Caso de corrupção incrível traz inferno a família no Paraguai

E causa um prejuízo histórico e ambiental irreparável para o país vizinho.

E causa um prejuízo histórico e ambiental irreparável para o país vizinho.

A história é tão inacreditável que até parece saída de um filme de terror. Mas é real. Afinal, como lembrou o jornal espanhol El Mundo, ao trazer a notícia sobre o caso, o Paraguai “é um dos países mais corruptos do planeta e com uma sociedade muito débil”.

Do início. Em 1991, o ginecologista espanhol Ángel Sopeña Quesada, famoso em seu país por ser o primeiro a congelar embriões e também a fazer cirurgias para troca de sexo de mulher para homem, veio com a família para o Paraguai.

No município de Luque, a 15 km de Assunção (onde fica o aeroporto Silvio Pettirossi), Sopeña comprou um imóvel de quase 5 hectares, no que era então uma área rural.
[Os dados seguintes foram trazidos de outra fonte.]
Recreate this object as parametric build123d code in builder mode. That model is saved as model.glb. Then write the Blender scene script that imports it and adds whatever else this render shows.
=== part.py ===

Entrada da propriedade de 5 hectares, que numa avaliação foi estimada em US$ 5 milhões (mais de R$ 26 milhões).



A propriedade tinha uma mansão histórica, construída em 1650, que foi residência de verão de Bernardo Luis de Velasco y Huidobro, último governador da província do Paraguai, e foi também a chácara do presidente paraguaio José Patricio Guggiari, entre 1928 e 1932, entre outros donos.

A área abrigava inúmeras espécies de árvores nativas, como cerejeiras, guatambus, pau marfim e ipês. Tinha quatro lagoas naturais e nascentes de rios.

APETITE IMOBILIÁRIO

Enquanto era uma área rural, a família Sopeña viveu tranquila na propriedade. Mas, como estava localizada perto do aeroporto, e com o passar dos anos ganhou a vizinhança de áreas nobres de Assunção, despertou o interesse e a gana de imobiliárias.

Houve ofertas pela propriedade, mas que passavam muito longe do valor de mercado. Estas baixas ofertas representaram só o começo do inferno para a família Sopeña – pai, mãe e três filhos.

Em 2017, alguns homens entraram na casa da família e espancaram Ángel Sopeña. Nada disseram, mas ele afirmou à família que deve ter sido alguém a quem ele negou a venda da propriedade.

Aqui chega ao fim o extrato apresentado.